At the time, JPMorgan CEO Jamie Dimon summed it up best: “When you see one cockroach, there are probably more.”

You’d think markets would be pricing in that risk. They’re not.

Investment-grade spreads recently hit just 0.74 percentage points above Treasuries. Junk bond spreads hover around 2.75 points, near pre-2008 levels. Investors are taking on more risk… and getting paid less for it.

The BDC software crisis has the same fundamental problem as First Brands and Tricolor: loosening credit standards in a yield-starved environment.

Both involve lending large sums to businesses deteriorating faster than anyone expected. Both involve creditors discovering — too late — that their supposed collateral isn’t as valuable as they thought.

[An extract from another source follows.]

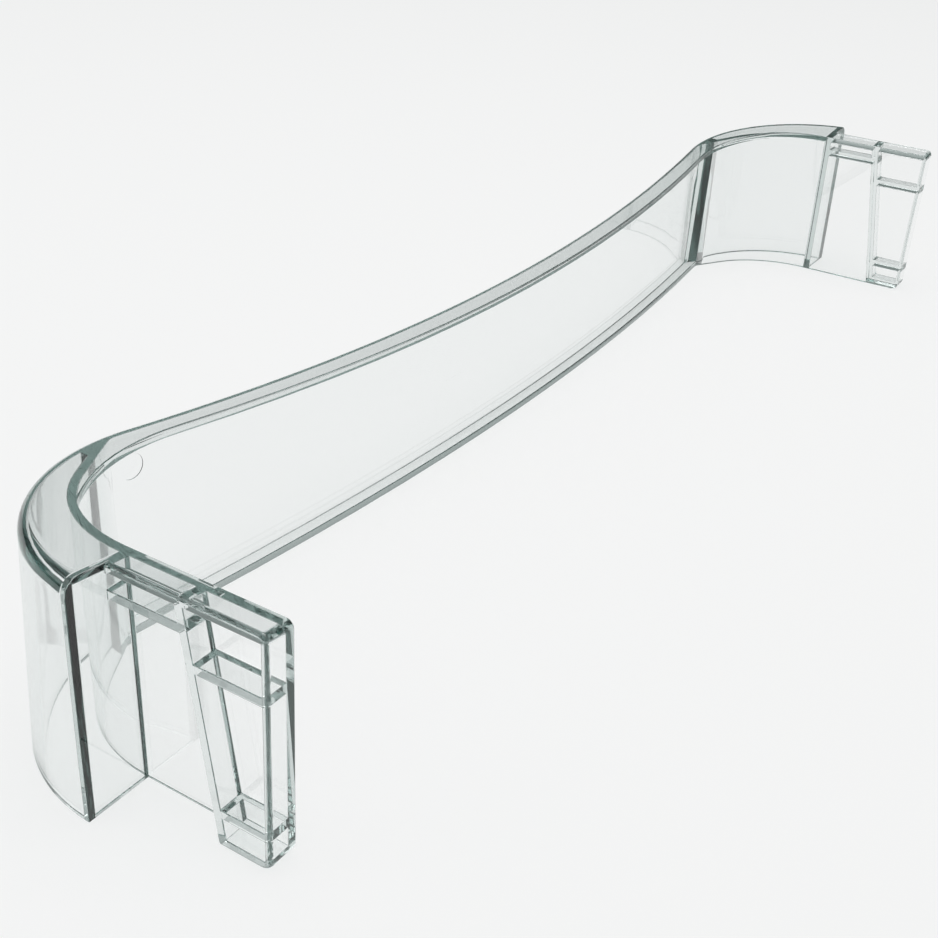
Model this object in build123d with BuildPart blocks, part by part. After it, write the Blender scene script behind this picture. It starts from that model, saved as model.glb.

Private credit, meanwhile, has exploded from a niche market a decade ago to about $2 trillion today. Worst case scenario this year? UBS estimates default rates could rise to 13% for private credit firms if AI triggers even more disruption.

Which explains why SaaS-saturated BDCs are tanking now.

The next test will come when institutional investors — pension funds, endowments, family offices, etc. — realize private credit isn’t the hedge it promised. It’s just a more opaque, more leveraged, less liquid version of the broader market.

And when the market finally comes to terms with just how much debt is sitting on top of business models that AI is actively undermining, the unwind won’t be pretty.

First Brands and Tricolor were the cockroaches you see. The software crisis might be the nest hidden behind the drywall.

Market Rundown for Friday, February 6, 2026

S&P 500 futures are up 0.50% to 6,885.

Oil’s down 0.15% to $63.20 for a barrel of WTI.

Gold is up 0.85% to $4,930 per ounce.

And Bitcoin’s up almost 6% to $67,270.